Standard Practice for Cleaning, Flushing, and Purification of Petroleum Fluid Hydraulic Systems
4.1 Proper fluid condition is essential for the satisfactory performance and long life of the equipment. Prerequisites for proper lubrication and component performance are: (1) a well-designed hydraulic system, (2) the use of a suitable fluid, and (3) a maintenance program including proper filtration methods to ensure that the fluid is free of contaminants. These prerequisites are meaningless unless the hydraulic system is initially cleaned to a level that will prevent component damage on initial start up or when debris may be dislodged by any system upset.
4.2 The cleaning and flushing of both new and used systems are accomplished by essentially the same procedure. In new systems, the emphasis is on the removal of contaminants introduced during the manufacture, storage, field fabrication, and installation. In used systems, the emphasis is on the removal of contaminants that are generated during operations, from failures that occur during operation; or contaminants introduced during overhaul. Both new and used systems may benefit from high velocity flushing to remove materials that can collect in hard to drain pockets or normally non-wetted surfaces.

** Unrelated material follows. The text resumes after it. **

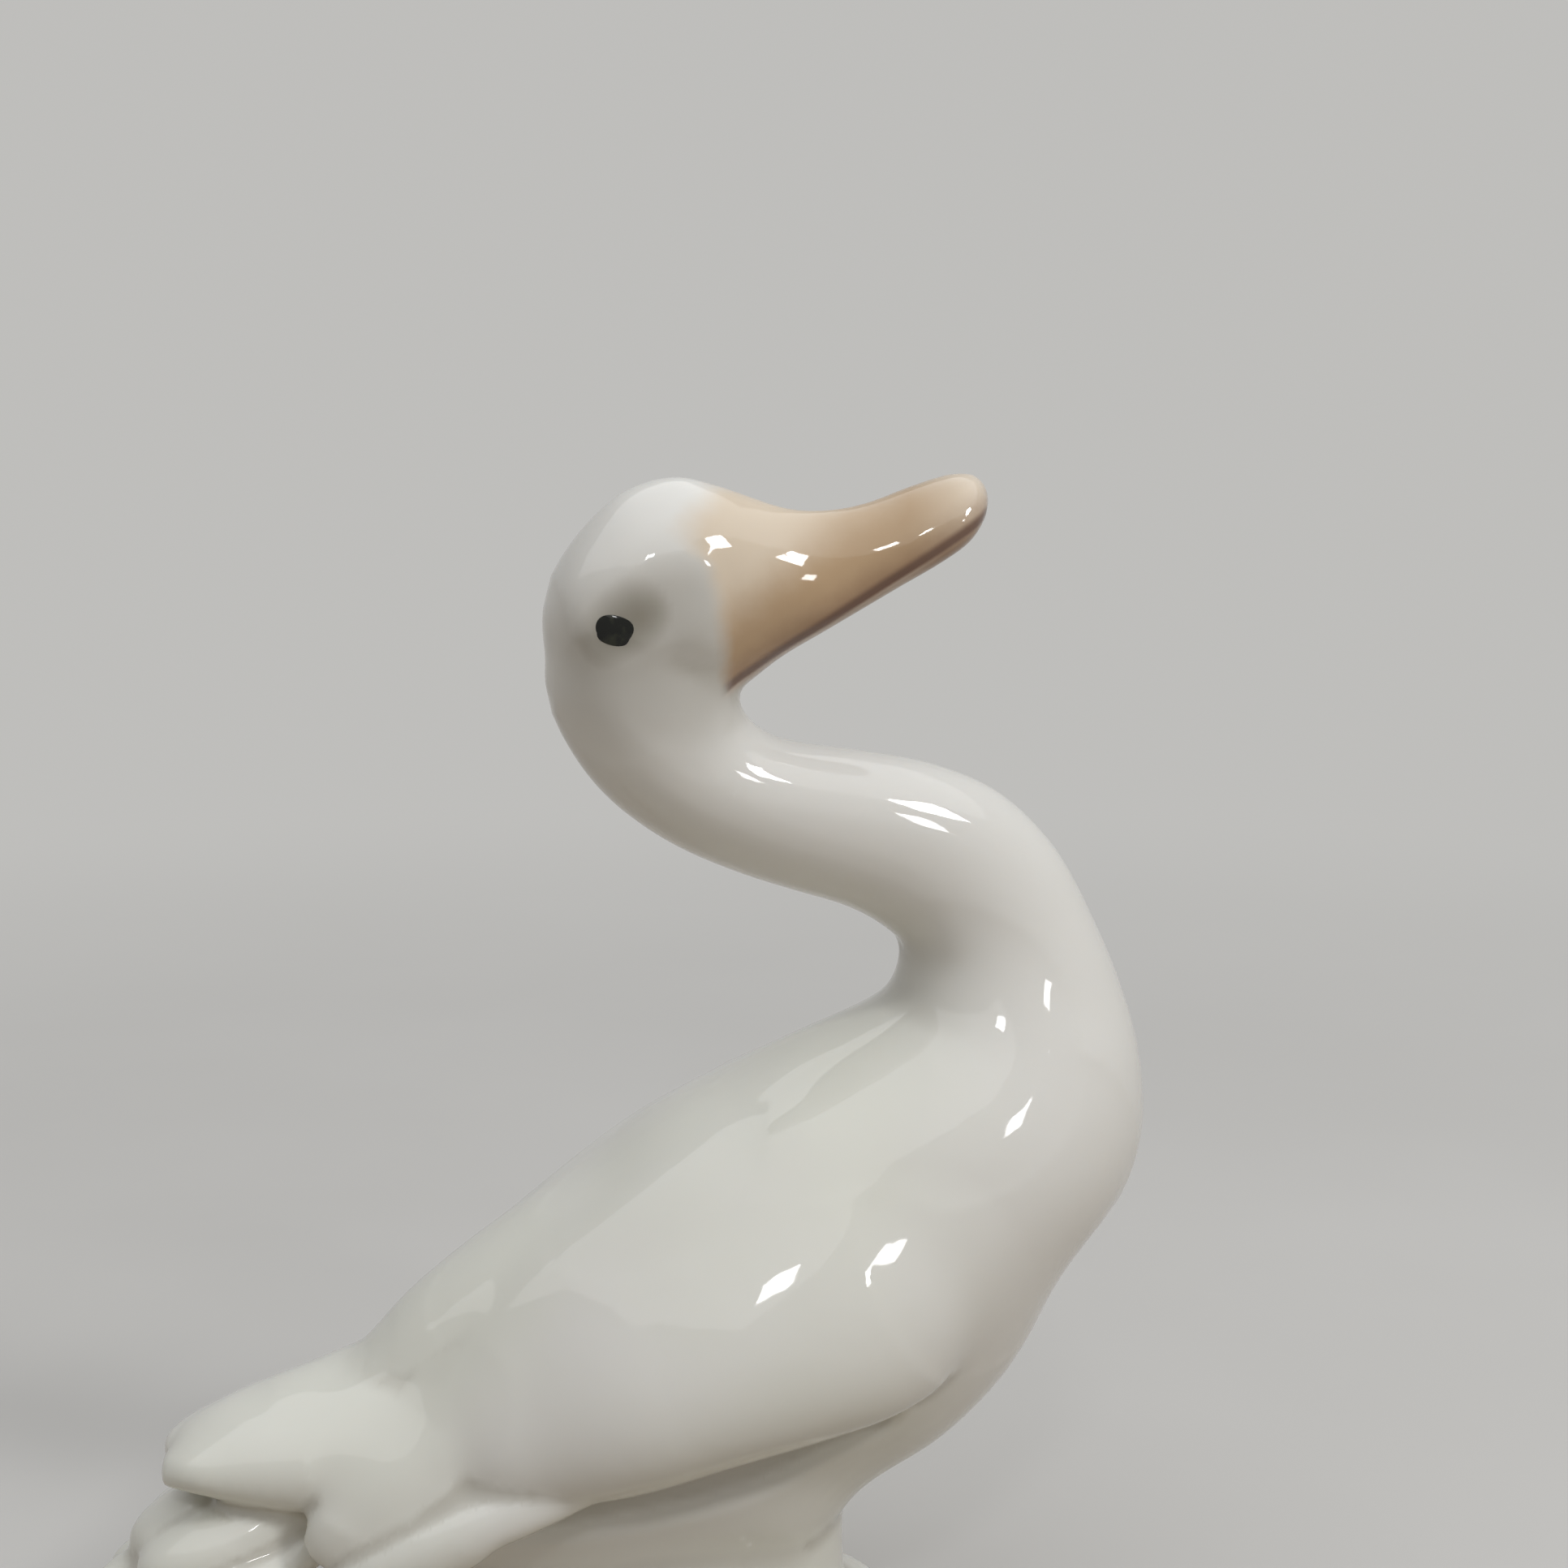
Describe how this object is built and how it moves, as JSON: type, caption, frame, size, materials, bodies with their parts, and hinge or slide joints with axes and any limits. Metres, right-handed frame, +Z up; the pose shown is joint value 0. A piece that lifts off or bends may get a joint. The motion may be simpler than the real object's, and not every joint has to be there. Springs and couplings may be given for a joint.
{
  "type": "duck figurine",
  "caption": "Glazed porcelain duck with an S-shaped neck, folded wings and a fan tail, on a low oval base.",
  "frame": {"origin": "middle of the oval base's flat underside", "axes": "+X towards the bill's side of the duck, +Y towards its left side, +Z up"},
  "size_m": [0.1233, 0.059, 0.1436],
  "materials": {
    "white_glaze": "gloss"
  },
  "bodies": {
    "root": {"porcelain_duck": "white_glaze"}
  },
  "joints": []
}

4.3 While the flushing and cleaning philosophies stated in this practice are applicable to all primary and servo hydraulic systems, the equipment specified herein does not apply to compact systems that use relatively small volumes of fluid unless they are servo systems where it is economically justified.
4.4 It should be emphasized that the established procedures to be followed for flushing and cleaning the hydraulic systems should be accomplished through the cooperative efforts and agreement of the equipment manufacturer, the installer, the flushing service vendor, the operator, and the fluid supplier. No phase of these procedures should be undertaken without a thorough understanding of the possible effects of improper system preparation. The installation and cleaning and flushing of the equipment should not be entrusted to persons lacking in experience.
1.1 This practice covers aid for the equipment manufacturer, the installer, the oil supplier and the operator in coordinating their efforts towards obtaining and maintaining clean petroleum fluid hydraulic systems. Of necessity, this practice is generalized due to variations in the type of equipment, builder's practices, and operating conditions. Constant vigilance is required throughout all phases of design, fabrication, installation, flushing, testing, and operation of hydraulic systems to minimize and reduce the presence of contaminants and to obtain optimum system reliability.
1.2 This practice is presented in the following sequence:
Significance and Use
Types of Contamination
Suspended or Loose Contamination
Connection of Contamination Control System
Piping or Tubing Contamination Control System
Contamination Control Procedures
Full Flow Contamination Control
Bypass Contamination Control
Batch Contamination Control
Contamination Control Processes
Limitations of Contamination Control Devices
Valves, Strainers, and Coolers
Sumps and Tanks
Preparation of System for Flushing
Fluid Heating Prior to Flushing
Selection of Flushing Oils
System Operation Fluid
Special Flushing Oil
Flushing Oil Selection Guide
Flushing Procedure for New Systems
Flushing Oil Charge
Cleaning of Filtration Devices
Cleaning of System Components
System Flushing and Flush Acceptance Criteria
Draining of Flushing Oil
Interim Corrosion Protection
New Fluid Charge
Flushing of Used Systems
Decision to Flush In-Service Hydraulic Systems
Fluid Condition Monitoring
Fluid Sampling Techniques
Fluid Cleanliness Criteria
1.3 The values stated in SI units are to be regarded as the standard. The values given in parentheses are for information only.
1.4 This standard does not purport to address all of the safety concerns, if any, associated with its use. It is the responsibility of the user of this standard to establish appropriate safety, health, and environmental practices and determine the applicability of regulatory limitations prior to use.
1.5 This international standard was developed in accordance with internationally recognized principles on standardization established in the Decision on Principles for the Development of International Standards, Guides and Recommendations issued by the World Trade Organization Technical Barriers to Trade (TBT) Committee.